Macron Memilih Sebastien Lecornu Sebagai Perdana Menteri Prancis untuk Menghadapi Krisis Politik dan Ekonomi

PARIS, Media Harian Digital - Presiden Prancis Emmanuel Macron menunjuk Menteri Pertahanan Sebastien Lecornu sebagai perdana menteri baru menggantikan Francois Bayrou yang mundur setelah sembilan bulan menjabat.

Penunjukan ini diumumkan pada Selasa (9/9/2025), sehari setelah Bayrou mengajukan pengunduran diri setelah kalah dalam mosi tidak percaya di parlemen.

Bayrou sebelumnya gagal memenuhi janji utamanya, yaitu mengatasi defisit anggaran yang semakin membesar.

Dalam pidato terakhirnya, Bayrou memperingatkan bahwa kejatuhannya tidak langsung menyelesaikan masalah negara.

"Anda memiliki kekuatan untuk menjatuhkan pemerintah, tetapi Anda tidak memiliki kekuatan untuk menghapus kenyataan. Kenyataan akan tetap tak kenal ampun, pengeluaran akan terus meningkat, dan beban utang, yang sudah tak tertahankan, akan semakin berat dan mahal," katanya, dikutip dariCNNpada Rabu (10/9/2025).

Tantangan Lecornu

Lecornu (39) kini menghadapi dua tantangan besar, yaitu mengatasi krisis keuangan Prancis sekaligus menjaga stabilitas politik di tengah gelombang protes.

Demonstrasi nasional dan penutupan jalan dijadwalkan berlangsung pada Rabu (10/9/2025). Serikat pekerja juga merencanakan untuk mengadakan aksi mogok besar-besaran pada 18 September mendatang.

Kantor Kepresidenan Prancis menyebut Macron menugaskan Lecornu untuk berkoordinasi dengan berbagai kekuatan politik di parlemen.

Tujuannya adalah membangun konsensus agar anggaran 2026 dapat disahkan dan keputusan penting lainnya dapat dijalankan dalam beberapa bulan mendatang.

Krisis politik dimulai dari pemilu mendadak

Kekacauan politik di Prancis berasal dari keputusan Macron untuk mengadakan pemilu legislatif darurat pada 2024.

Langkah tersebut diambil setelah partai sayap kanan National Rally (RN) meraih kemenangan besar dalam pemilu Eropa.
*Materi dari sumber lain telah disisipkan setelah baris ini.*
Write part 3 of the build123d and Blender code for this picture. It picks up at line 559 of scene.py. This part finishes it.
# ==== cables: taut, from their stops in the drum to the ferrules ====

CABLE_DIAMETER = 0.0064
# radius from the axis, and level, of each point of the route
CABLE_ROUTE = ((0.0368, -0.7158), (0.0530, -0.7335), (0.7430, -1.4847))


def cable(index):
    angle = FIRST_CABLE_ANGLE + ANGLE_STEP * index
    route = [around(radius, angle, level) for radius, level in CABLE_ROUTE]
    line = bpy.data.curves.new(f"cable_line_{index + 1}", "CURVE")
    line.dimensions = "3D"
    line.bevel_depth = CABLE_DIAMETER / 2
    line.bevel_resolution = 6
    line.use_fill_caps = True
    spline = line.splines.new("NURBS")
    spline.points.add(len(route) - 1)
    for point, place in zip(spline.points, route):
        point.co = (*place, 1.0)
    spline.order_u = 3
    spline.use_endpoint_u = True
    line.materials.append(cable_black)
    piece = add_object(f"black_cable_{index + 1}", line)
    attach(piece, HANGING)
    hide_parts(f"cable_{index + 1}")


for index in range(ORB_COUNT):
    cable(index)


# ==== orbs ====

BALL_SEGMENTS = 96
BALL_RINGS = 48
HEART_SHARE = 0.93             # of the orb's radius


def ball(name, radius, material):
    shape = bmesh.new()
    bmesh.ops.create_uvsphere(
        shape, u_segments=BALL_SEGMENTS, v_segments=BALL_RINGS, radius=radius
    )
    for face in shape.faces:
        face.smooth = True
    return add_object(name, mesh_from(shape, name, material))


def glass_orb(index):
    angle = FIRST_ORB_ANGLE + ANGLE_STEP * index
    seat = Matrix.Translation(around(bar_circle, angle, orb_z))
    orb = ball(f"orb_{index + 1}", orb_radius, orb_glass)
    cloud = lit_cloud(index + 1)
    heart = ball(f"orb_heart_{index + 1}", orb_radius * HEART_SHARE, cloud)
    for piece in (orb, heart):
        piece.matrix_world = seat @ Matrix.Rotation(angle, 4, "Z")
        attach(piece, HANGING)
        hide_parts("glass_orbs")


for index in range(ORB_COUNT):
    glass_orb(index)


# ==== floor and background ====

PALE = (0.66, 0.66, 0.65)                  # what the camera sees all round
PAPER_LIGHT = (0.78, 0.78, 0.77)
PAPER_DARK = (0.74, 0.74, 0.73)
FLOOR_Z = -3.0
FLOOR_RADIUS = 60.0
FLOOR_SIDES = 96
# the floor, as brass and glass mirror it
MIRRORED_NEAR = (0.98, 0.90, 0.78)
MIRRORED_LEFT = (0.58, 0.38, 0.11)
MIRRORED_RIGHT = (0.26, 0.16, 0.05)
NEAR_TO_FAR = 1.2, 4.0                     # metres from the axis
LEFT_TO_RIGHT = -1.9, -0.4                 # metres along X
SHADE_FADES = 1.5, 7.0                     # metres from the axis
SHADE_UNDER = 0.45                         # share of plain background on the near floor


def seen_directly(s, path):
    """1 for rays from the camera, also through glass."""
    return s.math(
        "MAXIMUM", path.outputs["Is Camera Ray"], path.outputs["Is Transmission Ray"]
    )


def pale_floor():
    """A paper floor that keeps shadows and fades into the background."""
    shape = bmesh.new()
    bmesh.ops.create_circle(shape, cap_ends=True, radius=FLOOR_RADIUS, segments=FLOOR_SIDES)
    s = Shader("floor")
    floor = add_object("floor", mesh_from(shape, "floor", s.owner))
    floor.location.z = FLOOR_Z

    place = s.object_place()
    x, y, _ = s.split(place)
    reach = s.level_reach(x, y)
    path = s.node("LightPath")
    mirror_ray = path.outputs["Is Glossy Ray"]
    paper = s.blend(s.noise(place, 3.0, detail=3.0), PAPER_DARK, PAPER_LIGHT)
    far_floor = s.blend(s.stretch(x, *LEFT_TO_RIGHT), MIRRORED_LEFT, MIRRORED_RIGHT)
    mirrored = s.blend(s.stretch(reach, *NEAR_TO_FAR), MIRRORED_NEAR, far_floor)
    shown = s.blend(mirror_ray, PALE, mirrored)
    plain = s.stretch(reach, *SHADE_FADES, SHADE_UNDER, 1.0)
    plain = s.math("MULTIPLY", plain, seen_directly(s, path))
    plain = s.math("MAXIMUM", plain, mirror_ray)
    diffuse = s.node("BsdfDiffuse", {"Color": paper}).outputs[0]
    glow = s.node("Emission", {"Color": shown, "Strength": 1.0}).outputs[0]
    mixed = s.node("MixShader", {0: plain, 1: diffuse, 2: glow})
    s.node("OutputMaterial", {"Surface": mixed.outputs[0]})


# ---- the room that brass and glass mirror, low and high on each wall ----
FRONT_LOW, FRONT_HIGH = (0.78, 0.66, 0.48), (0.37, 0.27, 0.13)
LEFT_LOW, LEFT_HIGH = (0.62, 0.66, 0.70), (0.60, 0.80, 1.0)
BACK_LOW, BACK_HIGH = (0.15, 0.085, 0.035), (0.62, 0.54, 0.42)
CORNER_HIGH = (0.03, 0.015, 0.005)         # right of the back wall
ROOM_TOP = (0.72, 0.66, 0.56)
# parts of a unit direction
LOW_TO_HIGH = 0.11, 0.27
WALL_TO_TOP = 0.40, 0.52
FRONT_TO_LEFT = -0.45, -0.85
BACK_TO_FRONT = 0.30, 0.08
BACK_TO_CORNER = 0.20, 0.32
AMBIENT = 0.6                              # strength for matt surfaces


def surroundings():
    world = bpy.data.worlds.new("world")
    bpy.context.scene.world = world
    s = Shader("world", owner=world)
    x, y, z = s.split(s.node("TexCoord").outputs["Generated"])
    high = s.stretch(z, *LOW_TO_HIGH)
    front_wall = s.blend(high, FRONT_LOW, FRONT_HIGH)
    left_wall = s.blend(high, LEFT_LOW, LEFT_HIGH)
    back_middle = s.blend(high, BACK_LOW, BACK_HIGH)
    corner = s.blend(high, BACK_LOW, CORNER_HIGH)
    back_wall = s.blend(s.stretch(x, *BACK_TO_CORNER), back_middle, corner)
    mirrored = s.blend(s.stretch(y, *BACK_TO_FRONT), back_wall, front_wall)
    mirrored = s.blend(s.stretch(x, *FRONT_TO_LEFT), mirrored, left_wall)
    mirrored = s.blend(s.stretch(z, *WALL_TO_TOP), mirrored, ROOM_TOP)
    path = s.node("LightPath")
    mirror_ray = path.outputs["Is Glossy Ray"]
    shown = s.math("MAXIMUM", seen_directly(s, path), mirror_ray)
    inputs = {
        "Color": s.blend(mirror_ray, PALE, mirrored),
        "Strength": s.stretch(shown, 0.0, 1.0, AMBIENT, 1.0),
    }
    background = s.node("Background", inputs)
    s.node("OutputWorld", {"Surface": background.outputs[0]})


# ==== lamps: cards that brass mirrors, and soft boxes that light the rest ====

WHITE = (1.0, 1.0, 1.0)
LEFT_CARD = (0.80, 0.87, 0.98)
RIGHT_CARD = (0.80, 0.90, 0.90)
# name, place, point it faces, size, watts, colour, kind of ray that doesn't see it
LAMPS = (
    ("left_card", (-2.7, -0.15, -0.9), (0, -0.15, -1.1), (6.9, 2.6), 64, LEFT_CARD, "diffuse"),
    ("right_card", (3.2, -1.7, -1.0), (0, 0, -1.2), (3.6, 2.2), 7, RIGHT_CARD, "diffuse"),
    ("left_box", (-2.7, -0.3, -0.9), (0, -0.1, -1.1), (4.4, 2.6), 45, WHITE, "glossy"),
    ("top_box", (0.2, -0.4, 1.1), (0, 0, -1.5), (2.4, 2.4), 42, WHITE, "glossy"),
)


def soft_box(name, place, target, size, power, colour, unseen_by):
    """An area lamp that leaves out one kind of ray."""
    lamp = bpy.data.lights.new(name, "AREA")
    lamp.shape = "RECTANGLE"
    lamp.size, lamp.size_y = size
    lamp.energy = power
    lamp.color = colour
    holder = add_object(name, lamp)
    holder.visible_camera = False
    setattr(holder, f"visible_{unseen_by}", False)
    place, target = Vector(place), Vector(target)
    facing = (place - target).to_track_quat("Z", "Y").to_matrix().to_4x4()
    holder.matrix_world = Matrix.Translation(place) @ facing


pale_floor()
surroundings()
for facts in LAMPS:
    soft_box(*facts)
Namun, strategi Macron berbalik arah. Blok sentris yang ia pimpin kehilangan banyak kursi, sementara kubu kanan ekstrem dan kiri semakin menguat.

Kondisi ini membuat parlemen Prancis terpecah dan sulit diatur.
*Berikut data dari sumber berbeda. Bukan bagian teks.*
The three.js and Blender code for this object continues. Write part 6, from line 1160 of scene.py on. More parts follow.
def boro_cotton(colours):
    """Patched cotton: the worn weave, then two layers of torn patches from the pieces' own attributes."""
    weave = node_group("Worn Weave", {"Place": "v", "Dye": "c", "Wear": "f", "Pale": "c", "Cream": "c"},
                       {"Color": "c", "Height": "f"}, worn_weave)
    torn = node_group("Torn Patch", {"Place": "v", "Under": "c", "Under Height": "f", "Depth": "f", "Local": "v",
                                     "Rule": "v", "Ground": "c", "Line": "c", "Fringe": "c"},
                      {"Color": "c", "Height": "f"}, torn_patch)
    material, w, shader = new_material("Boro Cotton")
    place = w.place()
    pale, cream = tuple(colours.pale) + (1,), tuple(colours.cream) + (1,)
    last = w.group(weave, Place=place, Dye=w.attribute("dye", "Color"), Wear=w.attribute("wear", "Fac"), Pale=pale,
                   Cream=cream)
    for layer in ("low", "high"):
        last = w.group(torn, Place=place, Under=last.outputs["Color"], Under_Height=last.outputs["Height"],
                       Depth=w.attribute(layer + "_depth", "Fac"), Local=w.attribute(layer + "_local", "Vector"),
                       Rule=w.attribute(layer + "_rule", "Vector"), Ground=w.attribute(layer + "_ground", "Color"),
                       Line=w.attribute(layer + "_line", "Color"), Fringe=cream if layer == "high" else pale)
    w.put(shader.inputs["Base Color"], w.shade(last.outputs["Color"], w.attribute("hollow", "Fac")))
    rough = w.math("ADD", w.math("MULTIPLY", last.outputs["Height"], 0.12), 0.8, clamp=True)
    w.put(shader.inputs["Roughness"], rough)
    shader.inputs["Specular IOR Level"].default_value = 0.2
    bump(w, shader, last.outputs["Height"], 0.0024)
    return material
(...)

Sejak terpilih pada 2017 tanpa dukungan partai tradisional, Macron telah mengubah lanskap politik Prancis.

Ia terpilih kembali pada 2022, tetapi kehilangan mayoritas di parlemen. Pemerintahannya menjadi rapuh, seringkali mengandalkan Pasal 49.3 konstitusi untuk menyetujui undang-undang tanpa pemungutan suara, yang memicu kemarahan oposisi.

Pada pemilu 2024, kubu kiri memenangkan jumlah kursi terbanyak di putaran kedua, tetapi tetap tidak mencapai mayoritas. Upaya mereka membentuk pemerintahan minoritas gagal setelah Macron menolak calon perdana menteri yang diajukan.

Peluang dan tantangan

Pemilihan Lecornu, menteri termuda yang bertahan sejak era pertama Macron, dianggap penuh risiko.
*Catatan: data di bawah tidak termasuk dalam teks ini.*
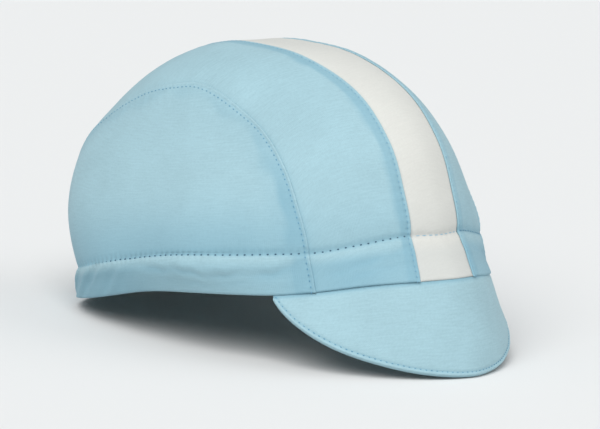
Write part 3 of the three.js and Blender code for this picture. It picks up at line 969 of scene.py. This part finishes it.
# Noise scales, per metre: thick places in the yarn, its fibres, and soft clouds of colour
SLUB_SCALE, GRAIN_SCALE, CLOUD_SCALE, FIBRE_SCALE = 1300.0, 900.0, 45.0, 4000.0
SLUB_STRETCH = (0.10, 1.0, 1.0)


def new_group(name, inputs, outputs):
    group = bpy.data.node_groups.new(name, "ShaderNodeTree")
    for label, kind, default in inputs:
        add_socket(group, label, kind, default)
    for label, kind in outputs:
        add_socket(group, label, kind, in_out="OUTPUT")
    return group, add_node(group, "NodeGroupInput").outputs


def noise(tree, vector, scale, detail=2.0, roughness=0.5):
    node = add_node(tree, "ShaderNodeTexNoise",
                    {"Vector": vector, "Scale": scale, "Detail": detail, "Roughness": roughness})
    return node.outputs["Fac"]


def blend(tree, amount, first, second):
    """A colour between two."""
    return add_node(tree, "ShaderNodeMix", {0: amount, 6: first, 7: second}, data_type="RGBA").outputs[2]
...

Sebagai tokoh yang lebih condong ke kanan, dia diperkirakan akan kesulitan melakukan kompromi dengan kubu Sosialis, yang menginginkan pajak baru bagi orang kaya dan pembatalan pemotongan pajak untuk bisnis.

Meski begitu, baik kubu kiri maupun kanan sama-sama tidak menginginkan pemilu cepat yang dapat membuka jalan bagi kebangkitan ekstrem kanan Marine Le Pen. Faktor inilah yang dinilai memberi Lecornu sedikit ruang untuk bernegosiasi.